To say the least, I was livid. The mom in me wanted to call immediately and raise Hades, but the instructor had left the kids with “tell your parents not to call me while I think about it and make a decision next week.” It didn’t help that my husband and I were at different places with this. I was disgusted by what I saw as a direct attack on the values we try to instill in our children; he was torn somewhere between thinking I’m too protective and wanting to not risk straying from what’s conventional. Walking alone is tough, but my spirit absolutely would not rest. Okay, I thought, I’ll give her chance, and more importantly, this gave me a chance to pray. Reflecting back on this whole incident, it’s amazing how prayer becomes the thing we do after we’ve exhausted our natural resources.
I spent all of Thursday obsessed with this scenario, knowing that my next encounter with this same instructor would be late Friday afternoon. My imagination had walked miles, from going 15 rounds with the instructor and/ or the school’s owner, to leaving the program, to writing letters to some child advocacy group, to…The more I thought, the madder I got. But each time I grew angry, I remembered one thing: the Lord will perfect all things concerning me. So I talked to God about it—over and over and over. Admittedly, the thought of this encounter overshadowed everything else going on in my life. When the youngest awoke with a swollen eyelid, I agreed with her in prayer that the Lord would heal her, but I spent the day consumed with what might happen. God, I know I have the victory, but what will be the path?
Something else happened as I began to pray. I realized that not only was this a chance for God to show up on my behalf, but it was also a chance to minister. So my anger gave way, at least in part, to grace and mercy. There’s a point that I needed to make, but I also wanted to leave her with something to think about. I began to pray about words—words that pierce, words that resonate, words that move. So a significant portion of my mental energy was spent crafting my words. How do I state my convictions and yet not crush someone else’s spirit? How do I lift up Jesus without putting her down?

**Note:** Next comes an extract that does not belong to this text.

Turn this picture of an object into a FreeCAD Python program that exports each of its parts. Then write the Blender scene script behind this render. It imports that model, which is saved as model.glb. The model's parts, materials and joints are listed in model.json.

When the time came to go to practice, everything that could go wrong did. Our children were late, and the young lady who catches a ride with us ran even later. I was still searching for words, and seeking wisdom on whether to use them at all (another revelation that came through prayer), as I drove. She said to give her a week; I wanted to give the Lord a week. Besides, I know my tongue would have cut like a knife. I couldn’t help that piercing stare, though; it just wouldn’t leave. When I saw her, and we spoke politely, as if nothing’s wrong (minus my stare–grrrrr). I kept thinking, why don’t you say something? But I’m learning each day to trust God more and more, so miraculously enough, I just spoke and otherwise kept my mouth shut.
As a related digression, my oldest is the team captain for the group, and a part of her responsibility is to lead the group’s stretches and warm-up activities. Though normally the instructor selects the music, my daughter will sometimes bring her own selections to accompany the kids’ stretching. Like me, her musical tastes are eclectic. Yet today, ironically enough, she chose to warm up to the upbeat, soulful inspiration of gospel artists Mary, Mary. I love how God insists on being glorified. I rejoiced even more when I heard the instructor play the same tunes for her second class; apparently she enjoyed what she heard, too.
So, at the end of the day, how’d this bare midriff fiasco turn out? Well, my daughter was perusing through a brand-new list of costuming details (for lack of a better word)—how to wear your hair, what color tights, hats, gloves, etc. When she saw the jazz dance requirements, she turned to me and said, “Look, Mom. It says I can wear my leotard up under the shirt.” I moved to see it for myself, and I simply hugged my daughter and said, “Look at God.” I’m still looking, and all I can say is, “Wow.”